Still stumped? You can also search the University Class Search for courses by time when you go to “Add Classes” by “Class Subject” in your Planner. You can leave the subject field as “any” and then put a specific time block that you have open to look for your elective.
Things to consider when selecting an elective:
What hub units should you focus on?
Using the Course Search, start by looking for a class with one or more of the following units: Philosophical Inquiry (PLM), Aesthetic Exploration (AEX), Historical Consciousness (HCO), Scientific Inquiry I (SCI I). These are not the only units you’ll need to think about during your four years, but they are usually good choices for first year students — there are a lot of options! Other units you’ll need, especially Individual in Community (IIC) and Critical Thinking (CRT) often come with other units, so it’s okay to leave them until later.
What have you always wanted to study?
What sounds interesting? Is there a subject that you’d love to learn more about? Now’s your chance!
Are you interested in starting or continuing a language?
Questrom School of Business does not have a foreign language requirement, unless you are considering a dual degree (there may be a language requirement in the partner school). If you are interested in starting or continuing a foreign language at Boston University, you will need to take a placement exam to determine your proficiency and appropriate course level.
- If you are continuing study in French, Italian, Portuguese, or Spanish, please see instructions for the online placement tests.
- If you are continuing study in Chinese, German, Hebrew, or Japanese, please see instructions for the online placement tests.
These are not the only languages that BU offers! The above languages have online placement exams, but other languages have placement exams during the first week of classes in September. In addition to the languages listed above, Boston University also offers: Akan Twi, Arabic, American Sign Language, Amharic, Farsi, Greek (both ancient & modern), Hindi-Urdu, Hausa, Igbo, Korean, Latin, Persian, Russian, Swahili, Turkish, Wolof, Xhosa, and Zulu. Please contact the CAS Foreign Language Advisor at email@example.com or check the World Languages & Literatures website
Are you hoping to get a minor or a dual degree?
If the minor/dual degree you’re considering is through the College of Arts and Sciences or the School of Hospitality, taking an introductory course in the subject you’re considering would be wise! You cannot take introductory courses in most of the other specialty schools until your second semester. You can find more information about required minor courses here: https://questromworld.bu.edu/udc/academics/minors/. To register for the Introductory Hospitality course (SHA HF100), please email your name, ID number, and share your interest in pursuing a Hospitality minor to Robyn at firstname.lastname@example.org.
If the minor/dual degree you’re considering is through the College of Communication, you should take WR120 in your first semester instead as COM requires additional writing courses. Be sure to mention this to your advisor if this is a path that you are considering.

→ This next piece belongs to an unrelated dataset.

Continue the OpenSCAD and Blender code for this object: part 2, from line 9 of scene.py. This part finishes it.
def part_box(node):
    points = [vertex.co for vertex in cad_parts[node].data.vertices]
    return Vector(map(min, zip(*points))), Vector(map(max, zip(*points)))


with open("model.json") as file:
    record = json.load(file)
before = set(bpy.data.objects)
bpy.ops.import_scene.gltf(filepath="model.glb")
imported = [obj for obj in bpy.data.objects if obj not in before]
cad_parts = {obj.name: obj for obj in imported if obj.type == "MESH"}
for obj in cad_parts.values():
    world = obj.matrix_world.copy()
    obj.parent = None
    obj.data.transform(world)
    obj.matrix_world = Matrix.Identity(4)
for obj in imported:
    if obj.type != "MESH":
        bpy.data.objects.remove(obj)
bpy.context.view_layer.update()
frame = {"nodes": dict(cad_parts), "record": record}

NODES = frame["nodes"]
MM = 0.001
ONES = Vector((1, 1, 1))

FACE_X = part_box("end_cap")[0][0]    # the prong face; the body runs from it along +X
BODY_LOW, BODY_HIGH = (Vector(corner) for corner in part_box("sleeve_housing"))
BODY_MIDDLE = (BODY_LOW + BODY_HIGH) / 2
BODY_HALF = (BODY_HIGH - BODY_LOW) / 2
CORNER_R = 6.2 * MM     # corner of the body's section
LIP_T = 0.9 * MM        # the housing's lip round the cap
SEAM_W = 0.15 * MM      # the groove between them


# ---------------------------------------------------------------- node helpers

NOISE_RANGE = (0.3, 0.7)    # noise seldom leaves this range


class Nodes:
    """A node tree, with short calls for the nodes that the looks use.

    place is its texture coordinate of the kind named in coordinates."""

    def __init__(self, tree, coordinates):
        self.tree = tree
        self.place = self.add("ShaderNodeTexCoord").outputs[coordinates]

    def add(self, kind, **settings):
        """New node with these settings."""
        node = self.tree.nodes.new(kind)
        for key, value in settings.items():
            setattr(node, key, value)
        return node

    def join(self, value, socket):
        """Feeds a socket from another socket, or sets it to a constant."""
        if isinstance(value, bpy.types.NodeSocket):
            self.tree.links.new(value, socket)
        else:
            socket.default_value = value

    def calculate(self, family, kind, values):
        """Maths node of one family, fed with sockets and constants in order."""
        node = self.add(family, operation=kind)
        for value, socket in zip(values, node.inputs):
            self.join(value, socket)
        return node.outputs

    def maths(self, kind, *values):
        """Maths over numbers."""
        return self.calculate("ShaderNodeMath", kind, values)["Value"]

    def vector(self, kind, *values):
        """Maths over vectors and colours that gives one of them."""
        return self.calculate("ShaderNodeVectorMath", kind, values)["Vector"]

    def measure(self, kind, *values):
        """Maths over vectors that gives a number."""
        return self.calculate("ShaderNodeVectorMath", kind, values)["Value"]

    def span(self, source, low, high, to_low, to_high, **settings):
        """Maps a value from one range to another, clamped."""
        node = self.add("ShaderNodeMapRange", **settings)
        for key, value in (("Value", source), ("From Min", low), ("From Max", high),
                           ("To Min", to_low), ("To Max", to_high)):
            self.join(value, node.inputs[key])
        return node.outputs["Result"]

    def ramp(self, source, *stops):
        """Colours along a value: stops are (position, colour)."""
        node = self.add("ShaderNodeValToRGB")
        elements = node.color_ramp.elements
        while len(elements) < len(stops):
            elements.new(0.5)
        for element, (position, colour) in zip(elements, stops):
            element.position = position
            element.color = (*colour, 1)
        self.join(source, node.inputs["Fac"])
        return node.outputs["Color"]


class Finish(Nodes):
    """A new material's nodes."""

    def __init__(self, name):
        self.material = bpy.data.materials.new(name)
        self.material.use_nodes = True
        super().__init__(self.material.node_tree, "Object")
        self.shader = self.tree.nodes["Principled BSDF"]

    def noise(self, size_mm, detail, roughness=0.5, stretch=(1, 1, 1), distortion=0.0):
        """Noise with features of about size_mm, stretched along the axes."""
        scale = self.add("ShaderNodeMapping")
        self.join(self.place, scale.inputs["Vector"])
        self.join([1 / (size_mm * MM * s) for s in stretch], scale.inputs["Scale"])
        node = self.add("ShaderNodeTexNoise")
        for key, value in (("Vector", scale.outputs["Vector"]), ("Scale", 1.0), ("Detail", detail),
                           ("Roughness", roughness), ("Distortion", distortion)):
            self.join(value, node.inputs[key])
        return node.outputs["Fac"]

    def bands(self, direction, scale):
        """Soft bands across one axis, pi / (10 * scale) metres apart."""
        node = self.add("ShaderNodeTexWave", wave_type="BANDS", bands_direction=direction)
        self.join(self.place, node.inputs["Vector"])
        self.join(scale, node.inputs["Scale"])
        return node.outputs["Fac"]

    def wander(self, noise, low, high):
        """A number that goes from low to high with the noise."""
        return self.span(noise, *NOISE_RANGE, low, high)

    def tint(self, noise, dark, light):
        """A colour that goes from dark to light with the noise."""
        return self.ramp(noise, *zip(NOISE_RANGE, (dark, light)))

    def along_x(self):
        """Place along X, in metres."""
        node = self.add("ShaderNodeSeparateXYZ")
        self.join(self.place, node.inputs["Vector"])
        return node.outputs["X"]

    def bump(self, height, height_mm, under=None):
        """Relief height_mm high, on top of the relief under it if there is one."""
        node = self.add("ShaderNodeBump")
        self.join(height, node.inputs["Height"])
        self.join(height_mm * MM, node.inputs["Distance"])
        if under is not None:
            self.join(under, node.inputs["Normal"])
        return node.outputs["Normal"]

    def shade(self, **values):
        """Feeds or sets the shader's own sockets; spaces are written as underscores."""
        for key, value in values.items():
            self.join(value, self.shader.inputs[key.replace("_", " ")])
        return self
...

If you are considering a minor in Sustainable Energy, many of the introductory elective courses for Sustainable Energy are only offered in the Fall. You should prioritize CAS EE150 and/or ENG EK225 as electives for your first semester.
Are you planning on studying abroad?
Beginning in a language or continuing on in a language would be a good elective choice if you’re thinking about going to a place that requires some level of foreign language proficiency (like Spain or Germany). The introductory courses for a language are numbered “111,” but if you’ve taken the language before, you should take the language placement exam.
Are you interested in a pre-medical track?
You should plan to take CAS CH101 in your first semester for sequencing reasons. Connect with Robyn or your assigned academic advisor early so you can talk about your long term plan.